Fazen Capital Perspective

Fazen Capital views the current episode as a classic policy-versus-physical battle that favors nimble, scenario-based positioning over binary bets. A contrarian insight is that modest, predictable U.S. SPR drawdowns can paradoxically tighten physical markets by signaling policy constraints rather than abundance; market participants interpret SPR activity as a finite buffer, not a long-term supply source. Therefore, even small net SPR reductions of 10-20 million barrels cumulatively over a quarter can exert outsized psychological influence relative to their volumetric share, particularly if OPEC+ spare capacity remains near the 2.5 mb/d level cited in recent reports (OPEC, Feb 2026).

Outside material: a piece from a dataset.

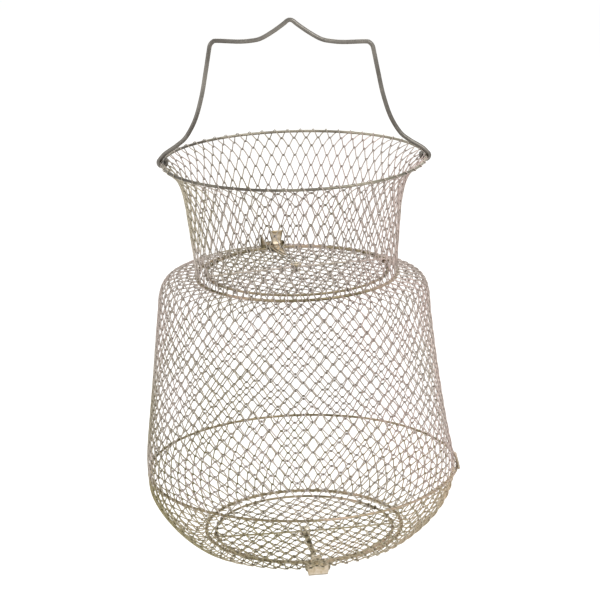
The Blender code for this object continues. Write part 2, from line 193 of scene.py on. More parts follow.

Another non-obvious implication concerns the Brent-WTI spread widening. Rather than viewing this simply as a logistics or arbitrage inefficiency, Fazen Capital interprets a sustained Brent premium as indicative of an emboldened seaborne market that will reallocate barrels away from the U.S. Gulf differential; this reallocation has knock-on effects for U.S. refinery intake, product exports, and the competitiveness of certain petrochemical feedstocks. Institutional clients should therefore incorporate regional basis risk into their stress tests, not only headline crude prices.

Finally, volatility itself can be an asset if accessed through calibrated instruments. Given elevated implied volatilities and the asymmetric payoff structures in the crude complex, selectively purchased option structures or dynamic hedging overlays may offer superior risk-adjusted ways to manage exposure compared with static position sizes. This is not a recommendation but a perspective on risk management tools in a market where headline flows drive outsized short-term moves.

Bottom Line

Brent's higher close after a volatile week reflects a tug-of-war between potential Iranian supply normalization and concrete inventory draws; conditional scenarios, not single headlines, will determine direction over the coming months. Active scenario planning and liquidity-aware execution remain essential for institutional participants.

Disclaimer: This article is for informational purposes only and does not constitute investment advice.